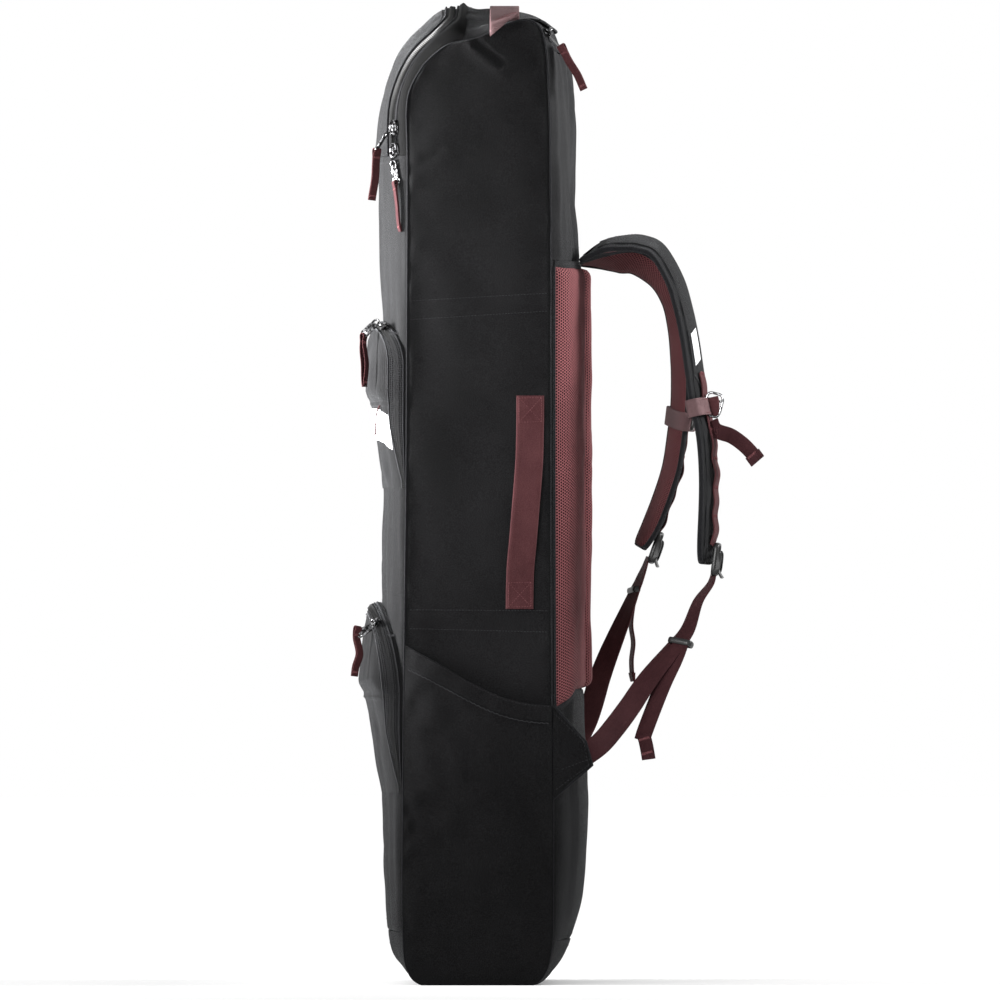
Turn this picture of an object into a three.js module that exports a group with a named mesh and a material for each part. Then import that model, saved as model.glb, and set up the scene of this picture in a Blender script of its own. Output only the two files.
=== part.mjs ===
// A tall backpack-style gear bag for boots and boards, standing on its base.
// Millimetres. +X is the wearer's right side panel, -Y the front with the pockets,
// +Y the back with the harness, +Z up. The origin is the middle of the flat base.
import * as THREE from 'three';

// ---- driving dimensions ------------------------------------------------------------------
const HALF_WIDTH = 145;          // side panel's outer face
const PANEL = 3.7;               // thickness of a padded fabric panel
const GAP = 0.3;                 // clearance between neighbouring pieces
const SHEET = 1.8;               // thickness of a single sewn fabric layer
const GUSSET_HALF = HALF_WIDTH - PANEL - GAP;
const ZIP_X = 121;               // the lid's zip runs this far from the middle plane
const ZIP_TAPE = 3;              // width of one half of the coil
const ZIP_HEIGHT = 2.2;          // how far the coil reaches in from the surface
const WEBBING = 25;              // harness webbing
const WEBBING_THICK = 2;
const SIDE_HANDLE_WIDTH = 31;
const TOP_HANDLE_WIDTH = 33;
const SLEEVE_BULGE = 11;         // how far the side pocket's mouth stands off its panel
const PAD_SEAT = 1.4;            // the mesh pads stand this far off the back panel
const POCKET_SEAT = 0.7;         // the pockets' rims stand this far off the front panel
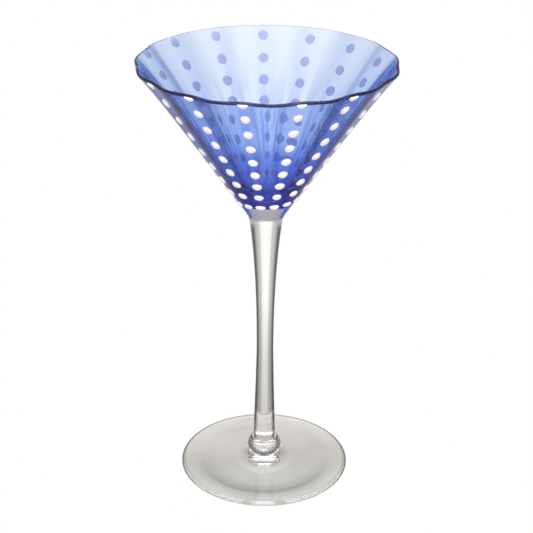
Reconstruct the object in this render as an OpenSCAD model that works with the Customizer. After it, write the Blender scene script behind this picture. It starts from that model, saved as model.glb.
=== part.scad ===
// Martini glass: a blue, optic-fluted bowl on a clear stem, with a spiral of white enamel dots.
// The glass stands on the XY plane, its axis is the Z axis, and all lengths are in millimetres.

/* [Bowl] */
// Height of the rim above the table, at the middle of its wave
rim_h = 203.4; // [198:0.2:208]
// Outer diameter of the bowl's straight cone at the height of the rim
cone_d = 114; // [110:1:118]
// How far the rim flares out from that cone
rim_flare = 1.3; // [0:0.1:1.6]
// Height where the blue bowl sits on the clear stem
join_h = 139.5; // [136:0.5:141]
// Outer diameter of the bowl where it sits on the stem
join_d = 27.5; // [26.5:0.5:29]
// Thickness of the wall at the rim
rim_wall = 1.8; // [1.4:0.1:2.4]
// Height of the lowest point inside the bowl
cavity_h = 143.5; // [142.5:0.5:146]
// Radius of the rounded bottom inside the bowl
cavity_r = 24; // [20:1:24]

/* [Flutes] */
// Number of flutes, and of upright rows of dots
flutes = 15; // [14:1:16]
// Radial half height of the flutes outside, at the rim
flute_out = 0.4; // [0:0.1:0.6]
// How much thicker the wall is along a row of dots than its mean, at the rim
rib = 0.24; // [0:0.02:0.3]
// Half height of the wave along the rim's edge
rim_wave = 0.15; // [0:0.05:0.6]

/* [Dots] */
// Turns of the spiral of dots, with one dot on each row in every turn
spiral_turns = 8.4; // [5:0.1:8.4]
// Height of the first dot at the bottom of the spiral
spiral_h = 139.2; // [138.8:0.1:140]
// Climb of the spiral over its first turn
spiral_climb = 6.25; // [6:0.05:6.3]
// Growth of the climb with each further turn
spiral_growth = 0.38; // [0.3:0.01:0.38]
// Azimuth of the first dot, from the +X axis
spiral_start = -171.8; // [-180:0.1:180]
// Diameter of a dot
dot_d = 4.5; // [3.6:0.1:4.8]
// How far a dot stands out of the wall
dot_h = 0.9; // [0.5:0.1:1.2]

/* [Stem] */
// Diameter of the stem at its waist
waist_d = 7.9; // [7.4:0.1:9]
// Height of the waist
waist_h = 62; // [55:1:70]
// Height of the stem's foot end, on top of the button
stem_h = 14.5; // [14:0.5:16]

/* [Button] */
// Diameter of the button between the stem and the foot
button_d = 16; // [14:0.5:18]
// Height of the button's underside, on the foot
button_h = 6.5; // [6:0.5:7]

/* [Foot] */
// Diameter of the foot
foot_d = 80.4; // [76:0.2:88]
// Thickness of the foot at its edge
foot_edge = 2.6; // [2.2:0.2:3.2]
// Width of the flat ring that the glass stands on
contact_w = 6; // [4:0.5:8]
// Depth of the hollow under the foot
hollow = 1.2; // [0.6:0.1:1.6]

/* [Hidden] */

// Columns of the bowl's surface in each flute, and levels along its straight walls
flute_steps = 8;
wall_steps = 6;
// The levels close up by this power towards the rim, where the wall bends
wall_crowding = 1.6;
// The power that keeps the upright wave near the rim
wave_power = 4;
// The power with which the ribs inside fade towards the join
rib_power = 0.4;
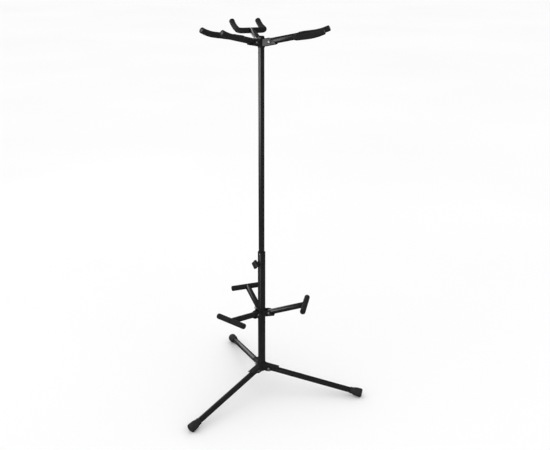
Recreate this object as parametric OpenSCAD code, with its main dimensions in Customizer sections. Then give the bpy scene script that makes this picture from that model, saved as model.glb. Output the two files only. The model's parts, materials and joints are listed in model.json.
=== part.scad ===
// Free-standing rack for three guitars: a folding tripod base, a telescopic
// mast, three padded cradles for the bodies and three padded yokes for the necks.
// Origin: the mast's axis at floor level. +Z is up, +Y points at the back leg.

/* [Mast] */
// Outside diameter of the fixed lower tube
outer_tube_d = 25; // [24:0.5:26]
// Outside diameter of the sliding upper tube
inner_tube_d = 19; // [18:0.5:20]
// Wall thickness of every tube
tube_wall = 1.2; // [1:0.1:1.4]
// Height of the lower tube's bottom edge
outer_tube_bottom = 73; // [71:1:75]
// Height of the lower tube's top edge
outer_tube_top = 511.5; // [505:0.5:560]
// Length of upper tube held inside the lower one
inner_tube_insertion = 150; // [120:5:200]
// Turn of the upper tube and its yokes about the mast
top_turn = -4; // [-60:1:60]

/* [Hinged arms and legs] */
// Outside diameter of the legs and arms
limb_d = 19; // [18:0.5:19]
// Distance of every hinge bolt from the mast's axis
pivot_r = 27.5; // [27:0.5:30]
// Diameter of the hinge bolts
bolt_d = 6; // [5:0.5:6]
// Thickness of the folded steel of the hubs
sheet = 1.5; // [1.2:0.1:2]
// Outside radius of the folds along the hubs' channels
fold_r = 3; // [2.2:0.1:4]

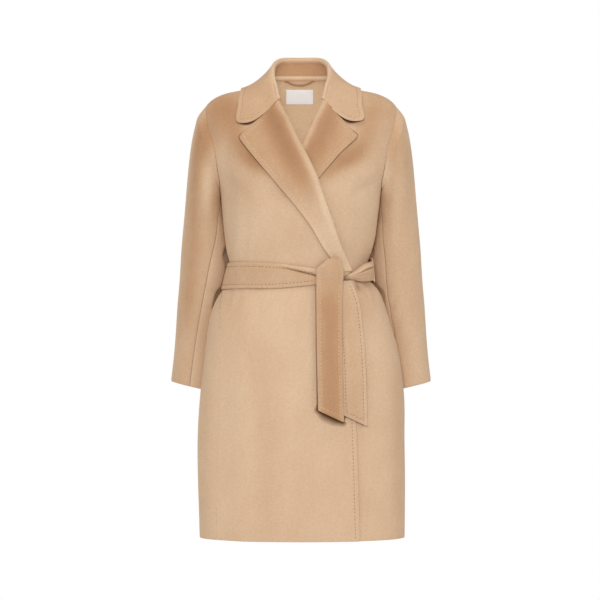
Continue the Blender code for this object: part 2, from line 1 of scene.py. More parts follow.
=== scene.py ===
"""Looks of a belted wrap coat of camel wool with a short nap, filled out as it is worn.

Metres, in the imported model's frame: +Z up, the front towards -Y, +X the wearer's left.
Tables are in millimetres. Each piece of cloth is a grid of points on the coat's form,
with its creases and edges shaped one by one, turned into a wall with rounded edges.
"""

import math

import bpy
import numpy as np
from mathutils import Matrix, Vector, kdtree


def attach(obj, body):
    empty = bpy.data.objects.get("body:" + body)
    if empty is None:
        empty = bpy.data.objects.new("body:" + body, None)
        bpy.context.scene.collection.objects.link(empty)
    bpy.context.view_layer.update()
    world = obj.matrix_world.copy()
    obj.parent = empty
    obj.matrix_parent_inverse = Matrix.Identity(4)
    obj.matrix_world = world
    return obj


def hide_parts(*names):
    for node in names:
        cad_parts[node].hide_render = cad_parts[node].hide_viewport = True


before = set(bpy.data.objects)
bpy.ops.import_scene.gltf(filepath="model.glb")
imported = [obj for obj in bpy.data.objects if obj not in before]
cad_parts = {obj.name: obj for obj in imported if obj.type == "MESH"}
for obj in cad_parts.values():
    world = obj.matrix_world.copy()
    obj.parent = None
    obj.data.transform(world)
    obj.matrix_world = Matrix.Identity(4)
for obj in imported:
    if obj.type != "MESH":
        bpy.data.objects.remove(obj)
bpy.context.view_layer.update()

# ------------------------------------------------------------------ sizes

MM = 0.001
CLOTH = 2.2 * MM          # wool cloth of the coat
BELT_CLOTH = 2.8 * MM     # two layers, sewn round
LABEL_CLOTH = 0.5 * MM
LAYER = 4.6 * MM          # middle of one layer to the middle of the layer on it
ROUNDNESS = 2.25          # exponent of the body's sections: 2 is an ellipse

# Body, a ring for each height from the hem to the neck. Above the underarm a ring
# tips forward and back from its height at the side. Columns: height at the side, in
# front and at the back, half width right and left, front, back and centre y.
BODY = {
    "hem": (-984, -984, -984, 221, 226, -124, 125, -15),
    "skirt low": (-930, -930, -930, 222.5, 226.5, -126, 127, -15),
    "skirt": (-840, -840, -840, 225, 226.5, -128, 130, -15),
    "skirt middle": (-750, -750, -750, 224.5, 225.5, -129, 132, -15),
    "hip low": (-680, -680, -680, 220, 225, -130, 133, -15),
    "hip": (-630, -630, -630, 215, 220, -130, 133, -14),
    "hip high": (-580, -580, -580, 209.5, 212.5, -128, 131, -13),
    "gathers low": (-520, -520, -520, 201.5, 196, -124, 126, -12),
    "gathers": (-473, -473, -473, 188, 181, -119, 118, -11),
    "under belt": (-444, -444, -444, 171, 167, -113, 110, -10),
    "waist low": (-425, -425, -425, 160, 154, -110, 104, -10),
    "waist": (-405, -405, -405, 155, 149, -109, 101, -10),
    "waist high": (-384, -384, -384, 156, 147, -110, 102, -9),
    "over belt": (-360, -360, -360, 161.5, 153, -114, 106, -8),
    "ribs": (-330, -330, -330, 166, 161.5, -122, 112, -7),
    "ribs high": (-290, -290, -290, 170.5, 167, -130, 120, -6),
    "chest": (-250, -250, -250, 174, 172, -134, 125, -5),
    "underarm": (-224, -224, -224, 177.5, 175.5, -134, 127, -5),
    "armhole low": (-190, -200, -198, 193, 192, -132, 129, -4),
    "armhole middle": (-150, -172, -165, 206, 206, -128, 130, -2),
    "armhole high": (-105, -143, -128, 214, 214, -121, 127, 0),
    "cap": (-70, -122, -95, 217, 217, -114, 121, 0),
    "shoulder point": (-41, -106, -66, 208, 208, -106, 113, 1),
    "shoulder outer": (-22.5, -97, -44, 187, 187, -100, 105, 2),
    "shoulder middle": (-12, -92, -27, 160, 160, -95, 98, 3),
    "shoulder inner": (-6, -88, -13, 132, 132, -90, 91, 4),
    "under collar": (3, -85, 0, 105, 105, -85, 84, 5),
    "near neck": (13, -82, 12, 84, 84, -80, 77, 5),
    "neck": (20, -80, 23, 67, 67, -75, 70, 5),
}
ARMHOLE_WIDTH = math.radians(28)     # half width of the armhole, round the body

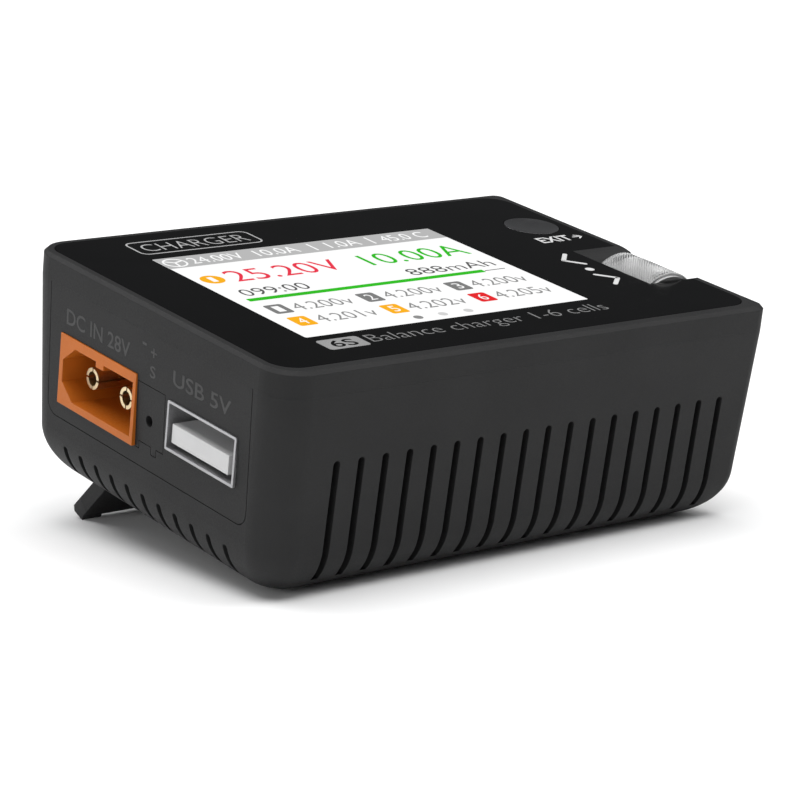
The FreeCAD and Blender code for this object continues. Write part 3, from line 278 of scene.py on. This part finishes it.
· · · · · · ·
Set exercise - Begin with the line containing "bpy.data.objects.remove(obj)", end with the line containing "ROUNDNESS = 2.25", and repeat every line in that stretch exactly.

Response for this exercise -
        bpy.data.objects.remove(obj)
bpy.context.view_layer.update()

# ------------------------------------------------------------------ sizes

MM = 0.001
CLOTH = 2.2 * MM          # wool cloth of the coat
BELT_CLOTH = 2.8 * MM     # two layers, sewn round
LABEL_CLOTH = 0.5 * MM
LAYER = 4.6 * MM          # middle of one layer to the middle of the layer on it
ROUNDNESS = 2.25          # exponent of the body's sections: 2 is an ellipse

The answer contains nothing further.